The same principle applies to communication around invoicing. The email subject line that delivers the invoice, the body text that introduces it, and the follow-up reminders all contribute to how the client perceives the transaction. Strong invoice communication uses clear, professional, slightly warm language that signals you are a real business that values the relationship. Weak invoice communication uses generic templates that feel automated and impersonal. Even a one-line personal note at the top of an invoice email can make a measurable difference in payment speed for some client types. The freedom to customise your communication while still benefiting from automation is one of the strongest reasons to use a modern invoicing platform rather than spreadsheet templates or plain email.
A pattern worth following is to review your invoice template annually. Pricing changes, business model evolves, payment methods come and go, and tax rules update. An annual review takes 30 minutes and catches issues before they cause problems. Common items to check include current accepted payment methods (have you added or removed any?), late fee language (still enforceable and consistent with your contract?), payment terms (still appropriate for your business?), tax handling (still applying the right rates for your states?), and contact information (still current?). The template that worked perfectly two years ago may have small gaps now that affect either compliance or customer experience.

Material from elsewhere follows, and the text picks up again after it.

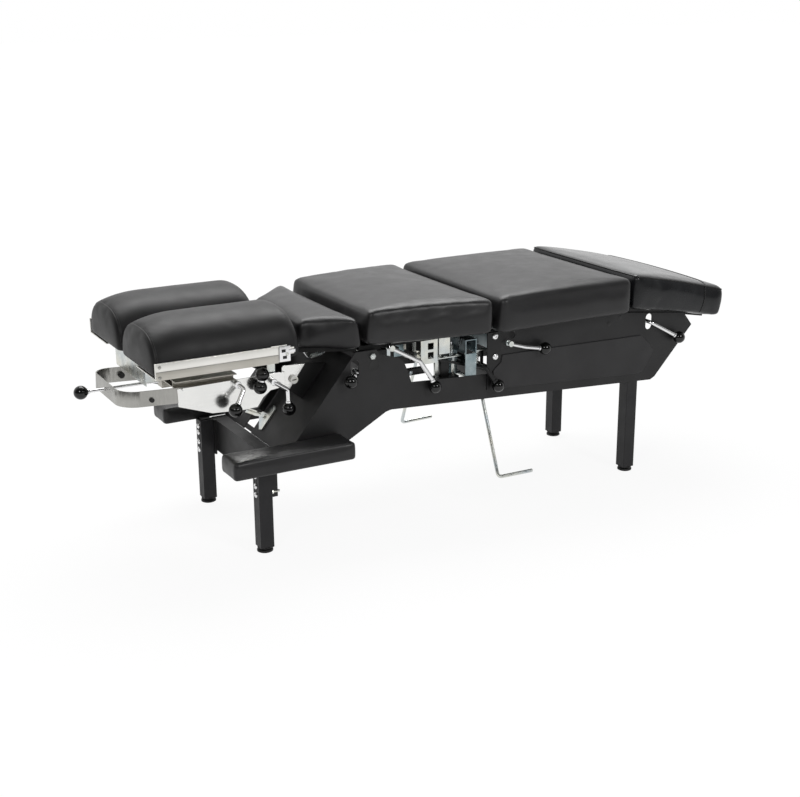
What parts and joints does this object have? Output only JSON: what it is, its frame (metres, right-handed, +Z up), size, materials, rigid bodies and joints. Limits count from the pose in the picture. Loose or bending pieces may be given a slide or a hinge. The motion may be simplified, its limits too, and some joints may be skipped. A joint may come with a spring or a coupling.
{
  "type": "chiropractic table",
  "caption": "Stationary treatment table with a split tilting headpiece, drop sections for chest, back and pelvis, a raising foot section, armrests, foot pedals and side levers.",
  "frame": {"origin": "middle of the bounding box on the floor, between the legs", "axes": "+X from the head end towards the foot end, +Y across the table away from the side with the levers, +Z up from the floor"},
  "size_m": [1.9236, 0.6176, 0.653],
  "materials": {
    "black_powder": "satin",
    "black_steel": "satin",
    "leg_paint": "satin",
    "black_rubber": "matte",
    "black_plastic": "matte",
    "zinc": "satin",
    "black_board": "matte",
    "seat_vinyl": "satin",
    "head_vinyl": "satin",
    "foot_vinyl": "gloss",
    "chrome_rod": "polished",
    "black_knob": "gloss",
    "polished_plate": "polished",
    "brushed_bar": "satin",
    "satin_rail": "satin",
    "cream_nylon": "satin"
  },
  "bodies": {
    "table_frame": {"side_panel_near": "black_powder", "side_panel_far": "black_powder", "front_panel": "black_powder", "front_crossbeam": "black_powder", "rear_crossmember": "black_powder", "mid_crossmembers": "black_powder", "front_leg_near": "leg_paint", "front_leg_far": "leg_paint", "rear_leg_near": "leg_paint", "rear_leg_far": "leg_paint", "levelling_feet": "black_rubber", "end_plugs": "black_plastic", "frame_bolts": "zinc", "side_covers": "black_powder", "lever_plate": "black_steel", "cross_shafts": "zinc", "lever_pins": "zinc", "drop_channels": "zinc", "stop_bumpers": "black_rubber", "cam_housing": "black_steel", "clamp_bracket": "zinc"},
    "thoracic_section": {"thoracic_frame": "black_board", "thoracic_cushion": "seat_vinyl", "thoracic_catch": "zinc"},
    "dorsal_section": {"dorsal_frame": "black_board", "dorsal_cushion": "seat_vinyl", "dorsal_guides": "zinc"},
    "pelvic_section": {"pelvic_frame": "black_board", "pelvic_cushion": "seat_vinyl"},
    "foot_section": {"foot_frame": "black_board", "foot_cushion": "foot_vinyl"},
    "foot_pedals": {"pedal_shaft": "zinc", "pedal_rod_near": "chrome_rod", "pedal_rod_far": "chrome_rod"},
    "thoracic_cocking_lever": {"thoracic_lever": "chrome_rod"},
    "dorsal_cocking_lever": {"dorsal_lever": "chrome_rod"},
    "drop_tension_lever": {"tension_lever": "black_knob"},
    "pelvic_cocking_lever": {"pelvic_lever": "chrome_rod"},
    "foot_section_lever": {"foot_lever": "chrome_rod"},
    "headpiece_carriage": {"head_carriage": "black_steel"},
    "headpiece_frame": {"head_plate_near": "polished_plate", "head_plate_far": "polished_plate", "head_handle": "brushed_bar", "head_cross_tray": "zinc", "pivot_brackets": "polished_plate", "pivot_bolts": "cream_nylon", "handle_bumpers": "black_rubber"},
    "headpiece_drop_deck": {"head_drop_plate": "zinc"},
    "head_pad_near": {"head_cushion_near": "head_vinyl", "head_rail_near": "satin_rail"},
    "head_pad_far": {"head_cushion_far": "head_vinyl", "head_rail_far": "satin_rail"},
    "tilt_release_rod": {"tilt_release": "chrome_rod"},
    "head_drop_handle": {"head_drop_lever": "chrome_rod"},
    "head_tension_knobs": {"head_tension_lever": "black_knob"},
    "head_lock_handle": {"head_lock_lever": "chrome_rod"},
    "armrest_near": {"armrest_pad_near": "seat_vinyl", "armrest_plate_near": "black_board"},
    "armrest_far": {"armrest_pad_far": "seat_vinyl", "armrest_plate_far": "black_board"}
  },
  "joints": [
    {"name": "thoracic_drop", "type": "hinge", "parent": "table_frame", "child": "thoracic_section", "pos_m": [-0.21779, 0, 0.48937], "axis": [0, -1, 0], "range_deg": [0, 2.5]},
    {"name": "dorsal_drop", "type": "hinge", "parent": "table_frame", "child": "dorsal_section", "pos_m": [-0.21779, 0, 0.48937], "axis": [0, 1, 0], "range_deg": [0, 1.2]},
    {"name": "pelvic_drop", "type": "hinge", "parent": "table_frame", "child": "pelvic_section", "pos_m": [0.56422, 0, 0.47737], "axis": [0, -1, 0], "range_deg": [0, 1]},
    {"name": "foot_raise", "type": "hinge", "parent": "table_frame", "child": "foot_section", "pos_m": [0.60321, 0, 0.49137], "axis": [0, -1, 0], "range_deg": [0, 4]},
    {"name": "pedal_press", "type": "hinge", "parent": "table_frame", "child": "foot_pedals", "pos_m": [0.14122, 0, 0.35237], "axis": [0, 1, 0], "range_deg": [0, 12], "stiffness_Nm_per_rad": 4, "springref_deg": -20.05},
    {"name": "thoracic_cock", "type": "hinge", "parent": "table_frame", "child": "thoracic_cocking_lever", "pos_m": [-0.23878, -0.189, 0.44237], "axis": [0, 1, 0], "range_deg": [0, 12]},
    {"name": "dorsal_cock", "type": "hinge", "parent": "table_frame", "child": "dorsal_cocking_lever", "pos_m": [-0.16678, -0.2205, 0.50697], "axis": [0, -1, 0], "range_deg": [0, 20]},
    {"name": "drop_tension", "type": "hinge", "parent": "table_frame", "child": "drop_tension_lever", "pos_m": [0.08221, -0.118, 0.41237], "axis": [-0.4029, 0.9152, 0], "range_deg": [0, 35]},
    {"name": "pelvic_cock", "type": "hinge", "parent": "table_frame", "child": "pelvic_cocking_lever", "pos_m": [0.21022, -0.2215, 0.46837], "axis": [0, -1, 0], "range_deg": [-15, 12]},
    {"name": "foot_lock", "type": "hinge", "parent": "table_frame", "child": "foot_section_lever", "pos_m": [0.67122, -0.192, 0.46937], "axis": [0, -1, 0], "range_deg": [0, 14]},
    {"name": "head_height", "type": "slide", "parent": "table_frame", "child": "headpiece_carriage", "axis": [0.6334, 0, 0.7738], "range_m": [-0.05, 0]},
    {"name": "head_tilt", "type": "hinge", "parent": "headpiece_carriage", "child": "headpiece_frame", "pos_m": [-0.40579, 0, 0.42937], "axis": [0, -1, 0], "range_deg": [-12, 15]},
    {"name": "head_drop", "type": "hinge", "parent": "headpiece_frame", "child": "headpiece_drop_deck", "pos_m": [-0.46979, 0, 0.44137], "axis": [0, -1, 0], "range_deg": [0, 1.5]},
    {"name": "head_pad_near_slide", "type": "slide", "parent": "headpiece_drop_deck", "child": "head_pad_near", "axis": [0, -1, 0], "range_m": [0, 0.025]},
    {"name": "head_pad_far_slide", "type": "slide", "parent": "headpiece_drop_deck", "child": "head_pad_far", "axis": [0, 1, 0], "range_m": [0, 0.025]},
    {"name": "tilt_release_pull", "type": "slide", "parent": "headpiece_frame", "child": "tilt_release_rod", "axis": [-1, 0, 0], "range_m": [0, 0.015], "stiffness_N_per_m": 600, "springref_m": -0.01},
    {"name": "head_drop_cock", "type": "hinge", "parent": "headpiece_frame", "child": "head_drop_handle", "pos_m": [-0.57378, -0.141, 0.44637], "axis": [0, 1, 0], "range_deg": [0, 40]},
    {"name": "head_tension_turn", "type": "hinge", "parent": "headpiece_frame", "child": "head_tension_knobs", "pos_m": [-0.51178, -0.151, 0.44937], "axis": [0, 1, 0], "range_deg": [-40, 40]},
    {"name": "head_lock_turn", "type": "hinge", "parent": "headpiece_frame", "child": "head_lock_handle", "pos_m": [-0.47478, -0.145, 0.43937], "axis": [0, 1, 0], "range_deg": [-20, 20]},
    {"name": "armrest_near_lift", "type": "slide", "parent": "table_frame", "child": "armrest_near", "axis": [0, 0, 1], "range_m": [0, 0.06]},
    {"name": "armrest_far_lift", "type": "slide", "parent": "table_frame", "child": "armrest_far", "axis": [0, 0, 1], "range_m": [0, 0.06]}
  ]
}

For US businesses planning international expansion, the invoice template requirements grow significantly. Multi-currency support becomes essential. Multi-tax handling matters for VAT and GST in destination countries. Language localisation may be important for customer experience. Payment method integration shifts as different countries use different rails. A platform like Eonebill.ai that handles these requirements out of the box dramatically reduces the friction of cross-border expansion. The alternative, which is to set up parallel invoicing systems for each country, is rarely cost-effective for small to mid-size businesses.